Receler: Reliable Concept Erasing of Text-to-Image Diffusion Models via Lightweight Erasers
Chi-Pin Huang, Kai-Po Chang, Chung-Ting Tsai, Yung-Hsuan Lai, Fu-En Yang, Yu-Chiang Frank Wang
TL;DR
Receler introduces a lightweight eraser that plugs into cross-attention in pre-trained diffusion models to erase a target concept with strong locality and robustness. It achieves locality via concept-localized regularization that confines erasing to concept-related regions and robustness via adversarial prompt learning that trains against malicious prompts. Extensive CIFAR-10 and I2P experiments show Receler outperforms prior methods in object erasure and inappropriate content erasure, including resilience to paraphrased and learned attack prompts.

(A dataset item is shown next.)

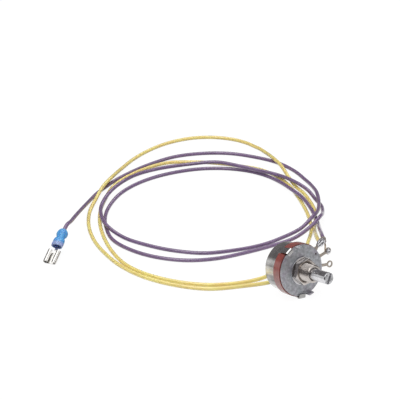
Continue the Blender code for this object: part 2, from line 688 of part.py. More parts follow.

The approach offers a practical, parameter-efficient framework for safe diffusion-based image synthesis with compositional capabilities at inference.
Abstract
Concept erasure in text-to-image diffusion models aims to disable pre-trained diffusion models from generating images related to a target concept. To perform reliable concept erasure, the properties of robustness and locality are desirable. The former refrains the model from producing images associated with the target concept for any paraphrased or learned prompts, while the latter preserves its ability in generating images with non-target concepts. In this paper, we propose Reliable Concept Erasing via Lightweight Erasers (Receler). It learns a lightweight Eraser to perform concept erasing while satisfying the above desirable properties through the proposed concept-localized regularization and adversarial prompt learning scheme. Experiments with various concepts verify the superiority of Receler over previous methods.